The book includes chapters on the following: creating a common domain model for the enterprise, creating a design model, implementing an integration tier, and the actual development process. The process detailed with creating a common domain model could be an rather involved and expensive. The payoff is in the reuse of existing legacy functionality with an integration tier that it can be reused.

Some of the valuable insights for integration that are addressed include managing distributed transactions, achieving rollback using compensating updates, managing the impedance mismatch between objects and legacy, and the pitfalls of caching persistent data. Important considerations and workarounds are explored. One area that could have used more development is addressing the side effects that are embedded in legacy functions.
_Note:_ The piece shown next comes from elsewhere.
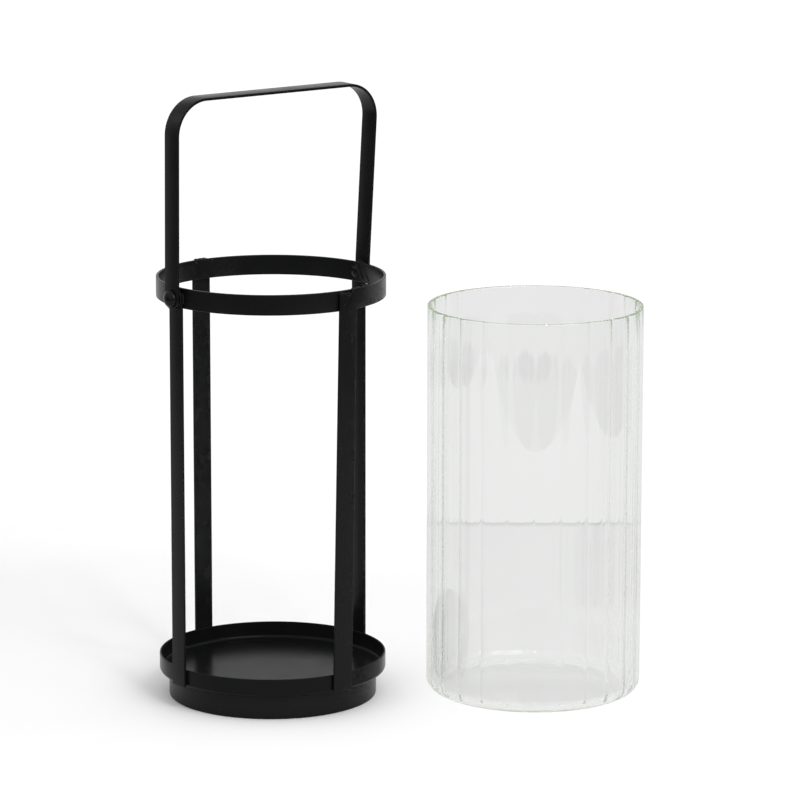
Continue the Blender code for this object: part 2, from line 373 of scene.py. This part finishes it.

The book relies heavily on outside material that should be considered prerequisite, such as "Core J2EE Patterns". Additionally, some knowledge of UML modeling is useful (class and sequence diagrams). The concepts presented can be very useful for organizations that are facing such challenges, however due to the dense text and somewhat abstract presentation, it is not as accessible as it could be. Additional explanations of the terms and concepts in the appendices could be helpful. An example that is developed throughout the book could add additional insight. Although, there is a lot of value here for architects coming from primarily a mainframe background.